A novel concept for photovoltaics that exploits the ability of materials to exist in different crystalline phases
The group of Prof. Yana Vaynzof at the Integrated Center for Physics and Photonic Materials (IAPP) and the Center for Advancing Electronics Dresden (cfaed) at Technische Universität Dresden has demonstrated a novel concept for solar cells that exploits the ability of materials to exist in different crystalline phases. The related study has now been published in the journal Nature Energy.
The purpose of a photovoltaic cell is to convert sunlight into electricity. By absorbing the sunlight, pairs of charge carriers are generated and then need to be guided to the opposite sides of the photovoltaic diode to produce electrical current. To facilitate this process, most solar cells include a heterojunction that provides a favorable energetic landscape to drive the charges to be separated.
For example, silicon solar cells form a heterojunction by electrically doping each side of the device, forming a p-n junction. Organic solar cells, on the other hand, rely on blending different types of materials (donor and acceptor) to form a bulk heterojunction. However, these concepts are often not applicable to emerging classes of novel photovoltaic materials.
Prof. Vaynzof and her team have now shown an entirely new concept for the formation of a heterojunction for photovoltaics. To do so, the researchers take advantage of the fact that materials can often exist in different structural configurations, termed crystalline phases.
This phenomenon, called polymorphism, means that the same material can exhibit different properties, depending on the specific arrangements of atoms and molecules in its structure. By interfacing two such phases of the same material, Prof Vaynzof and her team demonstrated for the first time the formation of a phase heterojunction solar cells. Specifically, the researchers chose a caesium lead iodide perovskite—a highly efficient solar cell absorber material—in the beta and gamma phases to realize their new concept.
"The optical and electronic properties of caesium lead iodide in its beta and gamma phase are different from each other," explains Prof. Vaynzof. "By placing a gamma-perovskite on top of the beta-perovskite we were able to fabricate a phase heterojunction solar cell, that is significantly more efficient as compared to solar cells that are based on single phase perovskites." The researchers show in their study, that the top layer of gamma-phase influences the performance of the solar cells in multiple ways.
"Even thin layers of gamma-perovskite led to a performance improvement due to the passivation of defects at the surface of the bottom layer. Thicker layers of gamma-phase resulted in significant improvement in all of the photovoltaic performance parameters with the champion device reaching a power conversion efficiency of over 20%," adds Ran Ji, the lead author of the study.

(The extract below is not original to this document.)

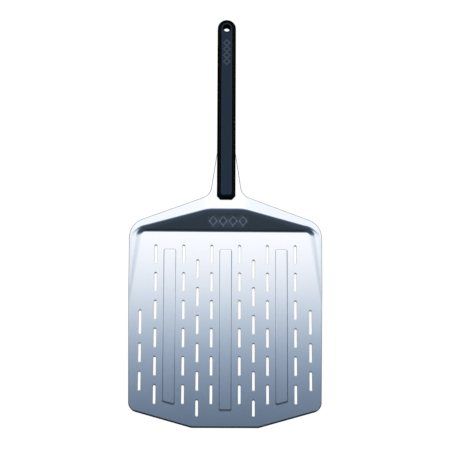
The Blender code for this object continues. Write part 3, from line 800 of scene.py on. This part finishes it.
def shell_plastic():
    """Black glass-filled nylon with a fine moulded grain, and a painted highlight that makes it a little
    paler along its crest.
    """
    place, connect = new_material("black_nylon", Specular_IOR_Level=0.06)
    grain = place.noise(3200.0, 2.0)
    broad = place.noise(60.0, 2.0)
    body = (0.5 * grain + 0.5 * broad).mix((0.0004, 0.0004, 0.0005), (0.0012, 0.0012, 0.0014))
    # painted highlight: the colour turns paler near the crest's height, standing in for the light that the
    # rounded crest catches
    crest = abs(place.part("Z") - MIDDLE).ramp(CREST_HEIGHT - 0.0005, CREST_HEIGHT - 0.0002)
    colour = crest.mix(body, (0.006, 0.0065, 0.0075))
    bump = place.node("ShaderNodeBump", {"Strength": 0.06, "Distance": 0.0001, "Height": grain})
    return connect(Base_Color=colour, Roughness=0.42 + 0.10 * broad, Normal=bump)


def inlay_plastic():
    """Slate-coloured soft nylon with a fine grain, a painted highlight that makes its rim paler, and a plain
    row of printed rhombi.

    The rim's painted highlight is found by the distance from the middle line, and past the hanging hole from
    the hole's axis.
    """
    place, connect = new_material("slate_nylon", Specular_IOR_Level=0.15)
    grain = place.noise(2400.0, 3.0)
    broad = place.noise(45.0, 3.0)
    body = (0.4 * grain + 0.6 * broad).mix((0.019, 0.044, 0.076), (0.026, 0.055, 0.089))
    back = place.part("Y") - HOLE_PLACE[1]
    past = back.maths("MAXIMUM", back, 0.0)
    square = place.part("X") * place.part("X") + past * past
    from_middle = square.maths("SQRT", square)
    # painted highlight: the inlay's rim is made paler, standing in for the light caught by its rounded edge
    edge = from_middle.ramp(INLAY_HALF - 0.0018, INLAY_HALF - 0.0008)
    with_painted_rim_highlight = edge.mix(body, (0.046, 0.056, 0.072))
    printed = rhombus_row(back + 0.0395, place.part("X"), 0.0102, 4, 0.0047, 0.0052, 0.38)
    colour = printed.mix(with_painted_rim_highlight, (0.118, 0.145, 0.182))
    bump = place.node("ShaderNodeBump", {"Strength": 0.12, "Distance": 0.0001, "Height": grain})
    return connect(Base_Color=colour, Roughness=0.46 + 0.1 * broad, Normal=bump)


def fastener(name, dark, light, roughness):
    """Turned metal with rings of faint tool marks."""
    place, connect = new_material(name, Metallic=1.0)
    marks = place.stretched(1, 1, 12).noise(900.0, 2.0)
    return connect(Base_Color=marks.mix(dark, light), Roughness=roughness + 0.12 * marks)


# The setting

def make_world():
    """Soft studio surroundings for the reflections, and plain white to the camera.

    A card's colour follows the angle from straight up, negative before the head and positive towards the
    handle: dark blue before the head, and bright from overhead backwards. To both sides of its rear half
    the card is lit evenly, and further out it is itself again, dimmer. Lower down runs a dark ring, with
    grey beneath it.
    """
    world = bpy.data.worlds.new("studio")
    bpy.context.scene.world = world
    world.use_nodes = True
    tree = world.node_tree
    way = Value(tree, tree.nodes.new("ShaderNodeTexCoord").outputs["Generated"])
    lean = way.maths("ARCTAN2", way.part("Y"), way.part("Z"))
    stops = [(-180, (0.1, 0.1, 0.1)), (-90, (0.003, 0.004, 0.006)), (-66, (0.003, 0.004, 0.006)),
             (-58, (0.024, 0.034, 0.046)), (-52, (0.041, 0.057, 0.075)), (-30, (0.043, 0.062, 0.088)),
             (-12, (0.05, 0.073, 0.11)), (-4.5, (0.098, 0.14, 0.21)), (-2.5, (0.137, 0.195, 0.285)),
             (-1.2, (0.195, 0.265, 0.375)), (0, (0.275, 0.355, 0.49)), (1.3, (0.38, 0.49, 0.62)),
             (2.6, (0.575, 0.665, 0.8)), (3.9, (0.8, 0.9, 1.0)), (5, (1.03, 1.06, 1.13)),
             (6.5, (1.15, 1.16, 1.2)), (9, (1.28, 1.28, 1.3)), (18, (1.28, 1.28, 1.3)),
             (32, (0.8, 0.82, 0.86)), (46, (0.78, 0.8, 0.84)), (58, (1.1, 1.1, 1.12)),
             (74, (1.1, 1.1, 1.12)), (90, (0.5, 0.52, 0.56)), (180, (0.1, 0.1, 0.1))]
    ramp = tree.nodes.new("ShaderNodeValToRGB")
    elements = ramp.color_ramp.elements
    for angle, colour in stops[1:-1]:
        elements.new((angle + 180) / 360).color = (*colour, 1)
    elements[0].color, elements[-1].color = (*stops[0][1], 1), (*stops[-1][1], 1)
    tree.links.new((lean / math.tau + 0.5).socket, ramp.inputs[0])
    card = Value(tree, ramp.outputs[0])
    sides = abs(way.part("X")).ramp(0.1, 0.4) * lean.ramp(0.0, 0.1)
    lit = sides.mix(card, (1.07, 1.12, 1.18))
    beside = abs(way.part("X")).ramp(0.45, 0.85).mix(lit, card.stretched(0.78, 0.85, 0.92))
    above = (way.part("Z") + 0.15 * way.part("Y")).ramp(0.38, 0.56).mix((0.008, 0.01, 0.014), beside)
    colour = way.part("Z").ramp(0.18, 0.28).mix((0.25, 0.28, 0.33), above)
    eye = Value(tree, tree.nodes.new("ShaderNodeLightPath").outputs["Is Camera Ray"])
    background = tree.nodes["Background"]
    tree.links.new(eye.mix(colour, (1, 1, 1)).socket, background.inputs["Color"])


def make_floor():
    """A plain white floor that is evenly lit from within, so that nothing casts a shadow on it."""
    mesh = bpy.data.meshes.new("floor")
    low, half = -0.0015, 12.0
    mesh.from_pydata([(-half, -half, low), (half, -half, low), (half, half, low), (-half, half, low)], [],
                     [(0, 1, 2, 3)])
    material = bpy.data.materials.new("white_floor")
    material.use_nodes = True
    tree = material.node_tree
    shader = tree.nodes["Principled BSDF"]
    shader.inputs["Base Color"].default_value = (0.04, 0.04, 0.04, 1)
    shader.inputs["Roughness"].default_value = 0.9
    shader.inputs["Emission Strength"].default_value = 1.0
    eye = Value(tree, tree.nodes.new("ShaderNodeLightPath").outputs["Is Camera Ray"])
    tree.links.new(eye.mix((0.005, 0.005, 0.005), (1, 1, 1)).socket, shader.inputs["Emission Color"])
    mesh.materials.append(material)
    floor = bpy.data.objects.new("floor", mesh)
    bpy.context.scene.collection.objects.link(floor)


def make_camera():
    """Looks almost straight down at the peel from a little before its middle."""
    camera = bpy.data.objects.new("camera", bpy.data.cameras.new("camera"))
    bpy.context.scene.collection.objects.link(camera)
    bpy.context.scene.camera = camera
    camera.data.lens, camera.data.sensor_width = 85, 36
    target, distance = Vector((-0.0012, -0.0058, 0)), 1.6855
    forward, sideways, roll = math.radians(7.63), math.radians(1.2), math.radians(0.4)
    back = Vector((-math.sin(sideways), -math.sin(forward), 0))
    back.z = math.sqrt(1 - back.length_squared)
    camera.location = target + distance * back
    right = Vector((math.cos(roll), math.sin(roll), 0)).cross(back).cross(back) * -1
    right.normalize()
    up = back.cross(right)
    turned = Matrix((right, up, back)).transposed().to_4x4()
    camera.matrix_world = Matrix.Translation(camera.location) @ turned


metal, black, slate = head_metal(), shell_plastic(), inlay_plastic()
make_head(metal)
for side in (1, -1):
    make_shell(side, black)
    make_inlay(side, slate)
steel = fastener("black_steel", (0.10, 0.10, 0.105), (0.16, 0.16, 0.165), 0.28)
brass = fastener("turned_brass", (0.62, 0.43, 0.17), (0.72, 0.52, 0.23), 0.24)
for name in SCREW_NAMES:
    for kind, material in (("screw", steel), ("insert", brass)):
        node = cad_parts[f"{name}_{kind}"]
        node.data.materials.clear()
        node.data.materials.append(material)
make_world()
make_floor()
make_camera()
bpy.context.scene.view_settings.view_transform = "Standard"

"Advanced spectroscopic analysis revealed that this improvement in performance is associated with increased light absorption and the formation of an advantageous energetic alignment between the two phases," explains Prof. Vaynzof.
Importantly, the researchers confirmed that the phase heterojunction remains stable during solar cell operation and even supresses ion migration in the solar cell absorber, resolving a common problem for perovskite materials.
To realize the phase heterojunction concept, the scientists utilized two different fabrication processes for the top and the bottom layers. This versatile approach opens the path to the formation of other such structures in the future. "We hope that this novel concept combined with a simple fabrication route for phase heterojunctions will be applicable also to a variety of material systems in a range of electronic and optoelectronic devices," says Prof. Vaynzof.
Since many semiconductor classes exhibit polymorphism, the concept could pave the way to entirely new applications that operate based on phase heterojunctions, that can be created from a single material using simple and inexpensive fabrication processes.